WHAT IS NEEDED:
Repeat the data verbatim.

+++ MATERIAL +++

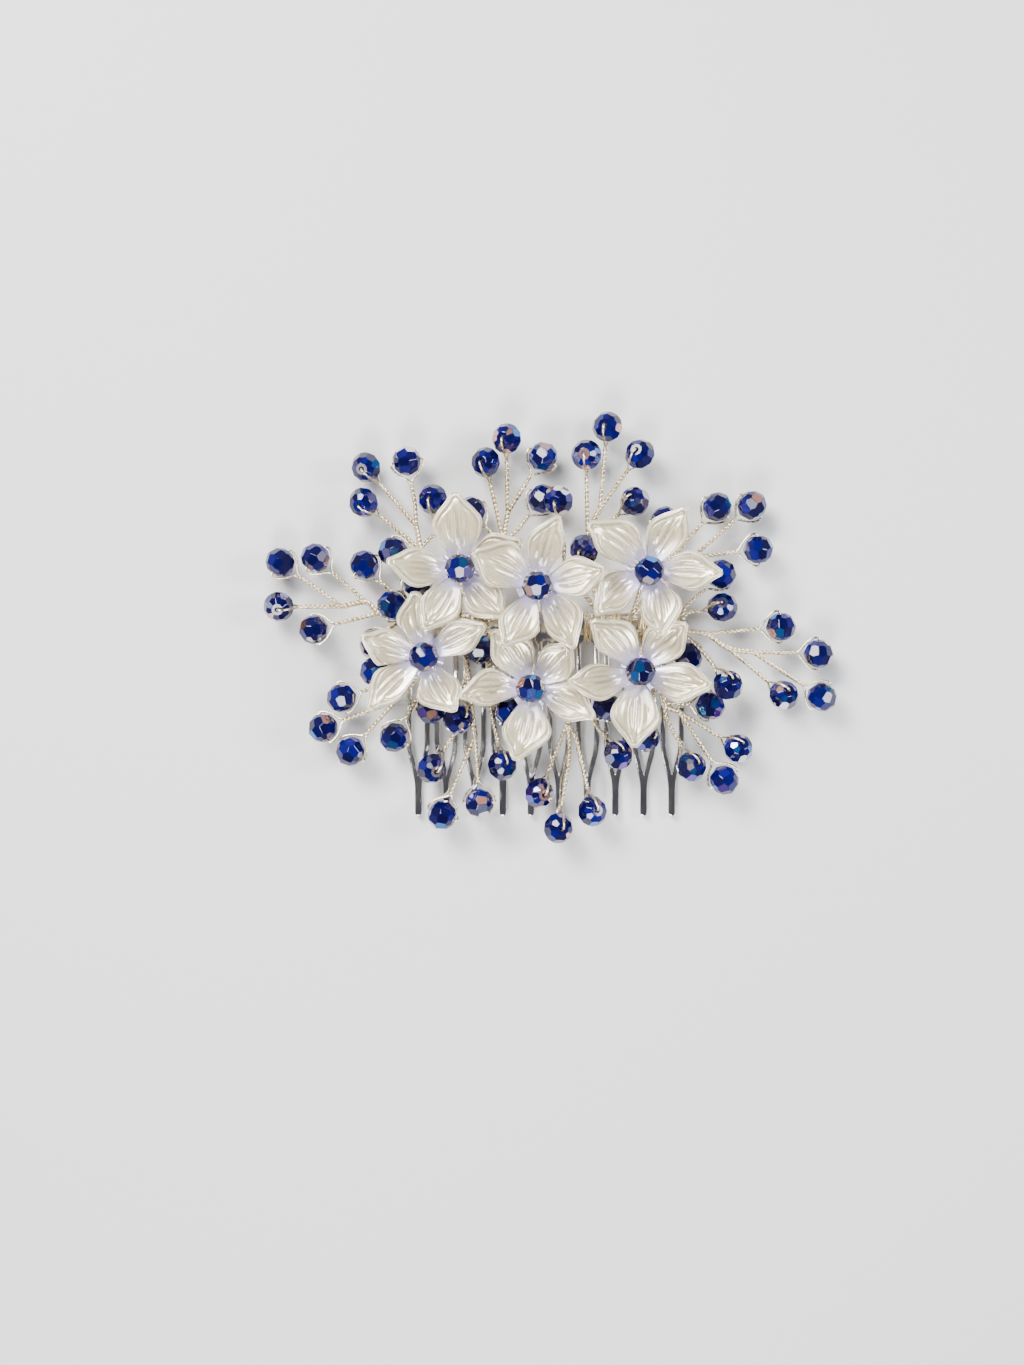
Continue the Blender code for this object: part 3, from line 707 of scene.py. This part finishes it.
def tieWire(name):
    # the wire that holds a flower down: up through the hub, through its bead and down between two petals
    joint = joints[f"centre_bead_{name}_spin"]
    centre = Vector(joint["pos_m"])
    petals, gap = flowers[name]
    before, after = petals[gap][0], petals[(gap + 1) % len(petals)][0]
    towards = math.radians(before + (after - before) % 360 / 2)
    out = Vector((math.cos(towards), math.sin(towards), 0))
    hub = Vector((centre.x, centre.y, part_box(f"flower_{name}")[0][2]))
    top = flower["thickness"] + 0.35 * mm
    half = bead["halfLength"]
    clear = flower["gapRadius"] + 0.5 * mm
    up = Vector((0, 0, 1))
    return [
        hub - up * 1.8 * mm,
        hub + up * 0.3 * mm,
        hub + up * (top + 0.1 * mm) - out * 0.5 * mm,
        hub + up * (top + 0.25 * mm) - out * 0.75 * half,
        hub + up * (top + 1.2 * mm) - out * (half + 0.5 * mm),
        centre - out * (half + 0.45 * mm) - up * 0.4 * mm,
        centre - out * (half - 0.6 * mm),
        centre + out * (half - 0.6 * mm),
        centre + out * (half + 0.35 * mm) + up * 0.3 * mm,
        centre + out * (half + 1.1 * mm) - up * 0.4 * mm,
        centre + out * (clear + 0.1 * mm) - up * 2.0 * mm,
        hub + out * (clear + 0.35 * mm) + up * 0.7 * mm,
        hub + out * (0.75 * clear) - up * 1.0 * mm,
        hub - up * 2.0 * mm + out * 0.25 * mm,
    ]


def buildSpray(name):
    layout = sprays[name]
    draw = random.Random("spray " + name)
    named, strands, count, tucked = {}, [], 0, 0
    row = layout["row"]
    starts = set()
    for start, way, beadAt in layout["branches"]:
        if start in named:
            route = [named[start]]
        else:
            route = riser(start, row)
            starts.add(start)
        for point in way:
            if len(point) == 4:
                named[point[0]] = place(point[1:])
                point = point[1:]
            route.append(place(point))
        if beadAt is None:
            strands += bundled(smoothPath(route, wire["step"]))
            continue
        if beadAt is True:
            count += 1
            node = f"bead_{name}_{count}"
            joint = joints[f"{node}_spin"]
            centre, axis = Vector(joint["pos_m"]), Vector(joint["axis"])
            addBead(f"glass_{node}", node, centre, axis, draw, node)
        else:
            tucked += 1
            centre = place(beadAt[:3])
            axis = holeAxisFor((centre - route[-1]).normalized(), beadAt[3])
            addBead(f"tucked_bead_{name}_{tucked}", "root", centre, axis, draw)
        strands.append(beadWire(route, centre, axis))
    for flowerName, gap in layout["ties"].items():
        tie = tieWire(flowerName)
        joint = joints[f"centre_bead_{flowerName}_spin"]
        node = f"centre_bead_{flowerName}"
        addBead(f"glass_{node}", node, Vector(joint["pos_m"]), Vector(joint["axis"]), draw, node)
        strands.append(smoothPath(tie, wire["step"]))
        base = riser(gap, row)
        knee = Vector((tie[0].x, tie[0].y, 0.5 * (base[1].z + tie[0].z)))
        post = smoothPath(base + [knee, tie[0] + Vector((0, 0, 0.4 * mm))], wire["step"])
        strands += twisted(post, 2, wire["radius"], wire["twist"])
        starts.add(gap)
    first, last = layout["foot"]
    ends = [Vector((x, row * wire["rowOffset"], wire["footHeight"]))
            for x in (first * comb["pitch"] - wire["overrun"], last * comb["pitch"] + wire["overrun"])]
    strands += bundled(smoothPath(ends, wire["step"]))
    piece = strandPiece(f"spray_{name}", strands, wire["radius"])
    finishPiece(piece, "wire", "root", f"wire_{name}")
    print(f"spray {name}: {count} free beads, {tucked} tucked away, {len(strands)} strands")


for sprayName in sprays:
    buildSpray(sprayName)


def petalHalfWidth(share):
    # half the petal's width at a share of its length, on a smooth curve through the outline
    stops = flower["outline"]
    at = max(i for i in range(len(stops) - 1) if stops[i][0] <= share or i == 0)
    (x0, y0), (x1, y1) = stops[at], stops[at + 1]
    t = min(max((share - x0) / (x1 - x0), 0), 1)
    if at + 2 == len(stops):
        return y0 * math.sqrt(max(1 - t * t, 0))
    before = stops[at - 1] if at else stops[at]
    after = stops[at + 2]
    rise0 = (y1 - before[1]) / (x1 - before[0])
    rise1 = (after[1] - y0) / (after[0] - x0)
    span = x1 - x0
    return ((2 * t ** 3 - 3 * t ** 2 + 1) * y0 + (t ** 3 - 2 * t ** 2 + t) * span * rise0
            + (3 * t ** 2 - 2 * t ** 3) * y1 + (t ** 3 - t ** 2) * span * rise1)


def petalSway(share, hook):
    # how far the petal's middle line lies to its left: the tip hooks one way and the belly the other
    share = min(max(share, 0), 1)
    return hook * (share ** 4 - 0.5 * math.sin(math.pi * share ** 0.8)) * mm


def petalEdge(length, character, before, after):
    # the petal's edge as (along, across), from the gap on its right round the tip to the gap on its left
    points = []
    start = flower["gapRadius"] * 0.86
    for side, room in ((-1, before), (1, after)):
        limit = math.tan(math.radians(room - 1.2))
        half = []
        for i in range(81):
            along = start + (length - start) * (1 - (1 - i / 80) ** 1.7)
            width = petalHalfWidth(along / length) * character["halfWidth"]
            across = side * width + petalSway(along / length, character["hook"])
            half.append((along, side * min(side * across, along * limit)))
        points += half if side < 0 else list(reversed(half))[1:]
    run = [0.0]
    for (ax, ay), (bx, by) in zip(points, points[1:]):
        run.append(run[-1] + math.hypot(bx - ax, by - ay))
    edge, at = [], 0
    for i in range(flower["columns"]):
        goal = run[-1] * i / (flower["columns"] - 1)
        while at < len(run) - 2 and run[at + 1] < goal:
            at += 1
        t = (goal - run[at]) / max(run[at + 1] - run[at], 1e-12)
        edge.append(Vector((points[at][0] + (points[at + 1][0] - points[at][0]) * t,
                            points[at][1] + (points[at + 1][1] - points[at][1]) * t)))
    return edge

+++

RESULT BELOW:
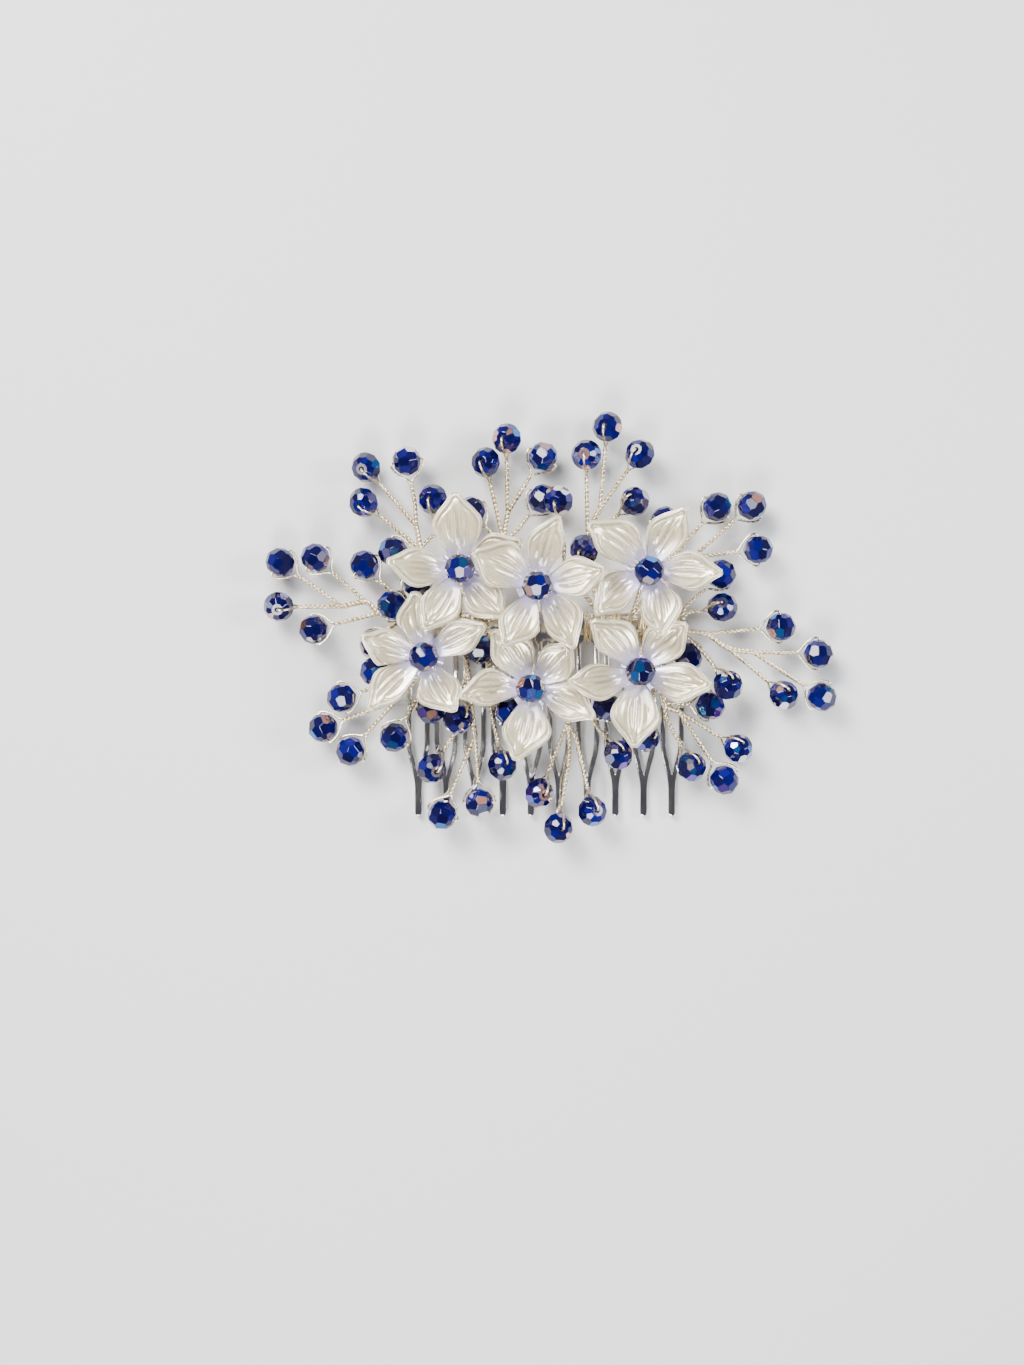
Continue the Blender code for this object: part 3, from line 707 of scene.py. This part finishes it.
def tieWire(name):
    # the wire that holds a flower down: up through the hub, through its bead and down between two petals
    joint = joints[f"centre_bead_{name}_spin"]
    centre = Vector(joint["pos_m"])
    petals, gap = flowers[name]
    before, after = petals[gap][0], petals[(gap + 1) % len(petals)][0]
    towards = math.radians(before + (after - before) % 360 / 2)
    out = Vector((math.cos(towards), math.sin(towards), 0))
    hub = Vector((centre.x, centre.y, part_box(f"flower_{name}")[0][2]))
    top = flower["thickness"] + 0.35 * mm
    half = bead["halfLength"]
    clear = flower["gapRadius"] + 0.5 * mm
    up = Vector((0, 0, 1))
    return [
        hub - up * 1.8 * mm,
        hub + up * 0.3 * mm,
        hub + up * (top + 0.1 * mm) - out * 0.5 * mm,
        hub + up * (top + 0.25 * mm) - out * 0.75 * half,
        hub + up * (top + 1.2 * mm) - out * (half + 0.5 * mm),
        centre - out * (half + 0.45 * mm) - up * 0.4 * mm,
        centre - out * (half - 0.6 * mm),
        centre + out * (half - 0.6 * mm),
        centre + out * (half + 0.35 * mm) + up * 0.3 * mm,
        centre + out * (half + 1.1 * mm) - up * 0.4 * mm,
        centre + out * (clear + 0.1 * mm) - up * 2.0 * mm,
        hub + out * (clear + 0.35 * mm) + up * 0.7 * mm,
        hub + out * (0.75 * clear) - up * 1.0 * mm,
        hub - up * 2.0 * mm + out * 0.25 * mm,
    ]


def buildSpray(name):
    layout = sprays[name]
    draw = random.Random("spray " + name)
    named, strands, count, tucked = {}, [], 0, 0
    row = layout["row"]
    starts = set()
    for start, way, beadAt in layout["branches"]:
        if start in named:
            route = [named[start]]
        else:
            route = riser(start, row)
            starts.add(start)
        for point in way:
            if len(point) == 4:
                named[point[0]] = place(point[1:])
                point = point[1:]
            route.append(place(point))
        if beadAt is None:
            strands += bundled(smoothPath(route, wire["step"]))
            continue
        if beadAt is True:
            count += 1
            node = f"bead_{name}_{count}"
            joint = joints[f"{node}_spin"]
            centre, axis = Vector(joint["pos_m"]), Vector(joint["axis"])
            addBead(f"glass_{node}", node, centre, axis, draw, node)
        else:
            tucked += 1
            centre = place(beadAt[:3])
            axis = holeAxisFor((centre - route[-1]).normalized(), beadAt[3])
            addBead(f"tucked_bead_{name}_{tucked}", "root", centre, axis, draw)
        strands.append(beadWire(route, centre, axis))
    for flowerName, gap in layout["ties"].items():
        tie = tieWire(flowerName)
        joint = joints[f"centre_bead_{flowerName}_spin"]
        node = f"centre_bead_{flowerName}"
        addBead(f"glass_{node}", node, Vector(joint["pos_m"]), Vector(joint["axis"]), draw, node)
        strands.append(smoothPath(tie, wire["step"]))
        base = riser(gap, row)
        knee = Vector((tie[0].x, tie[0].y, 0.5 * (base[1].z + tie[0].z)))
        post = smoothPath(base + [knee, tie[0] + Vector((0, 0, 0.4 * mm))], wire["step"])
        strands += twisted(post, 2, wire["radius"], wire["twist"])
        starts.add(gap)
    first, last = layout["foot"]
    ends = [Vector((x, row * wire["rowOffset"], wire["footHeight"]))
            for x in (first * comb["pitch"] - wire["overrun"], last * comb["pitch"] + wire["overrun"])]
    strands += bundled(smoothPath(ends, wire["step"]))
    piece = strandPiece(f"spray_{name}", strands, wire["radius"])
    finishPiece(piece, "wire", "root", f"wire_{name}")
    print(f"spray {name}: {count} free beads, {tucked} tucked away, {len(strands)} strands")


for sprayName in sprays:
    buildSpray(sprayName)


def petalHalfWidth(share):
    # half the petal's width at a share of its length, on a smooth curve through the outline
    stops = flower["outline"]
    at = max(i for i in range(len(stops) - 1) if stops[i][0] <= share or i == 0)
    (x0, y0), (x1, y1) = stops[at], stops[at + 1]
    t = min(max((share - x0) / (x1 - x0), 0), 1)
    if at + 2 == len(stops):
        return y0 * math.sqrt(max(1 - t * t, 0))
    before = stops[at - 1] if at else stops[at]
    after = stops[at + 2]
    rise0 = (y1 - before[1]) / (x1 - before[0])
    rise1 = (after[1] - y0) / (after[0] - x0)
    span = x1 - x0
    return ((2 * t ** 3 - 3 * t ** 2 + 1) * y0 + (t ** 3 - 2 * t ** 2 + t) * span * rise0
            + (3 * t ** 2 - 2 * t ** 3) * y1 + (t ** 3 - t ** 2) * span * rise1)


def petalSway(share, hook):
    # how far the petal's middle line lies to its left: the tip hooks one way and the belly the other
    share = min(max(share, 0), 1)
    return hook * (share ** 4 - 0.5 * math.sin(math.pi * share ** 0.8)) * mm


def petalEdge(length, character, before, after):
    # the petal's edge as (along, across), from the gap on its right round the tip to the gap on its left
    points = []
    start = flower["gapRadius"] * 0.86
    for side, room in ((-1, before), (1, after)):
        limit = math.tan(math.radians(room - 1.2))
        half = []
        for i in range(81):
            along = start + (length - start) * (1 - (1 - i / 80) ** 1.7)
            width = petalHalfWidth(along / length) * character["halfWidth"]
            across = side * width + petalSway(along / length, character["hook"])
            half.append((along, side * min(side * across, along * limit)))
        points += half if side < 0 else list(reversed(half))[1:]
    run = [0.0]
    for (ax, ay), (bx, by) in zip(points, points[1:]):
        run.append(run[-1] + math.hypot(bx - ax, by - ay))
    edge, at = [], 0
    for i in range(flower["columns"]):
        goal = run[-1] * i / (flower["columns"] - 1)
        while at < len(run) - 2 and run[at + 1] < goal:
            at += 1
        t = (goal - run[at]) / max(run[at + 1] - run[at], 1e-12)
        edge.append(Vector((points[at][0] + (points[at + 1][0] - points[at][0]) * t,
                            points[at][1] + (points[at + 1][1] - points[at][1]) * t)))
    return edge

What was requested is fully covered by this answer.